The large planters of the suspended podium deck have been retained and are directly connected to the pond allowing for the planting of new mature trees. A SUDS system beneath the paving collects rain water for irrigation and new planting of over 130 different species meet the high sustainability credentials of the Church Commissioners.
In July 2020, the Reflection Garden was created as a welcome area of green space for reflection and seclusion for the residents at 25 Porchester Place. The theme of the new garden is one of tranquillity and reflection particularly given the events we were all living through in 2020. This has been translated through a carefully selected planting palette of perennial species, fragrant white flowers and aromatic foliage.
Three mature Olive trees with beautiful gnarled bark and silver sheen, positioned on York stone paving in bespoke planters provide a sense of instant maturity and are the main visual anchor points in the design. Through the canopy of these specimen olive trees white and cream highly scented climbing and rambling Rose ‘snowflake ‘and the incredibly floriferous, ‘rambling Rector’ have been hand tied in to the branches giving the courtyard garden a romantic timeless feel. Beyond wellbeing and social engagement, promoting and enhancing biodiversity was integral to the installation’s brief.
The focal point in the garden is a spherical black slate orb. This water feature, whilst visually arresting, also acts as an important cooling water source, alongside with the bird baths, provide important water sources for the local birds and wildlife. Species were selected to ensure that the garden would be attractive to wildlife, particularly birds and bees and the particular species were all selected for their pollination qualities.
Most of the plants, such as early flowering bittersweet, Daphne, Buddleia and thyme, were specifically selected in order to provide valuable nectar for bees throughout the year.
Devonport is a quiet oasis in Central London featuring a small, residential inner courtyard with dense mixed planting, a woodland garden with a raised woodland bed, as well as a Victorian Style greenhouse with a mixed plant collection of tropical plants along with temperate plants.
Devonport also houses the cold frame and nursery area for young plants. The Church Commissioners are actively involved in educating garden visitors with bird and insect signs and supporting initiatives at local community events to promote awareness of local wildlife and wildflower gardening.
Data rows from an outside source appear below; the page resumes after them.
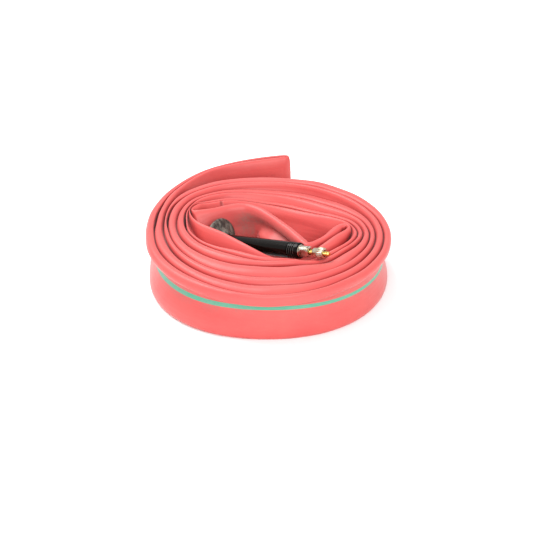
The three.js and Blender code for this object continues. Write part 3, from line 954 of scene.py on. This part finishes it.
for piece, body, node, slot in (
    (tube, "roll", "inner_tube", "latex"), (pad, "roll", "valve_pad", "pad_rubber"),
    (stem, "roll", "valve_stem", "black_alloy"), (core, "core", "core_body", "nickel"),
    (pin, "pin", "valve_pin", "brass"), (nut, "nut", "lock_nut", "nickel_worn"),
):
    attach(piece, body)
    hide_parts(node)
for node, material, slot in (
    ("core_seal", SEAL_RUBBER, "seal_rubber"), ("pin_gasket", SEAL_RUBBER, "seal_rubber"),
    ("gasket_cup", BRASS, "brass"),
):
    kept = frame["nodes"][node]
    kept.data.materials.clear()
    kept.data.materials.append(material)

# ---- floor, light and camera ---------------------------------------------------------------------

FLOOR_SIZE = 6.0
bpy.ops.mesh.primitive_plane_add(size=FLOOR_SIZE, location=(0, 0, 0))
floor = bpy.context.object
floor.name = "floor"
paper = Shader("white paper")
paper.set(Base_Color=(0.98, 0.98, 0.98, 1.0), Roughness=0.9)
floor.data.materials.append(paper.material)

world = bpy.data.worlds.new("studio")
bpy.context.scene.world = world
world.use_nodes = True
sky = world.node_tree.nodes["Background"]
sky.inputs["Color"].default_value = (1.0, 1.0, 1.0, 1.0)
sky.inputs["Strength"].default_value = 0.85


def soft_box(name, place, aim, size, power):
    """An area light of size metres, aimed at a point."""
    light = bpy.data.lights.new(name, "AREA")
    light.shape = "RECTANGLE"
    light.size, light.size_y = size
    light.energy = power
    box = bpy.data.objects.new(name, light)
    bpy.context.scene.collection.objects.link(box)
    box.location = place
    box.rotation_euler = (Vector(aim) - Vector(place)).to_track_quat("-Z", "Y").to_euler()


soft_box("key", (-0.35, 0.25, 0.75), (0, 0, 0), (0.6, 0.5), 7.6)
soft_box("front", (0.12, -0.65, 0.45), (0, 0, 0.01), (0.6, 0.4), 4.8)

CAMERA_ELEVATION = 30.97
CAMERA_DISTANCE = 0.750
CAMERA_AIM = Vector((ROLL_CENTRE[0] - 0.75, ROLL_CENTRE[1], 5.276)) * MM
CAMERA_LENS = 135
SENSOR_WIDTH = 36
camera = bpy.data.cameras.new("camera")
camera.lens = CAMERA_LENS
camera.sensor_width = SENSOR_WIDTH
eye = bpy.data.objects.new("camera", camera)
bpy.context.scene.collection.objects.link(eye)
elevation = math.radians(CAMERA_ELEVATION)
back = Vector((0, -math.cos(elevation), math.sin(elevation)))
eye.location = CAMERA_AIM + back * CAMERA_DISTANCE
eye.rotation_euler = (-back).to_track_quat("-Z", "Y").to_euler()
camera.clip_start, camera.clip_end = 0.01, 20
bpy.context.scene.camera = eye
bpy.context.scene.view_settings.view_transform = "Standard"
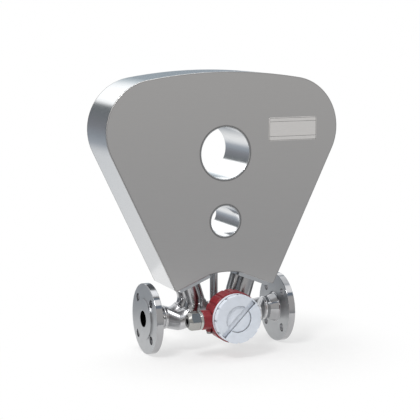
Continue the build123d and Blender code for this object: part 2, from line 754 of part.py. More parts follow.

The Quadrangle Large inner courtyard of residential block are subdivided into a variety of planting zones including:
- Herbaceous borders
- Island beds with architectural plants
- Thematic borders in lower garden
- Walk through annual and perennial display
- Two raised wildflower meadows
Coniston Court garden was designed by Tony Heywood and Alison Condie. In such a densely populated urban setting, the need for a rich biodiverse habitat is paramount. The landscape provides both a visually arresting design and an interesting and captivating garden experience for its users, who can stroll through and immerse themselves within the garden’s rich mix of planting styles.
The ground plan is bold and graphic, containing distinct planting zones to provide contrasting vegetation patterns and textures. The organic, fluid design and undulating pathways are suggestive of a dry river bed and take the visitor through a variety of planting styles. These range from Mediterranean olive grove, through flowering grassland pasture to a more formal structure of magnificent topiary yew hedging, cut into a series of perennial garden rooms which surround a floating wild flower meadow.
A pivotal feature is the polygonal glass Solar Dome, a nod to the site’s history when it was once called Polygon Mews. This futuristic dome contains a dazzling collection of specimen cacti and succulents. The cacti provide an other-worldly feel, and at night when illuminated they suggest almost alien-like form.
At Coniston Garden there are over 135 different species of plant divided into zones within the garden including a wildflower hill with yew spires, birch woodland glade, Mediterranean planting, and a floating wildflower meadow.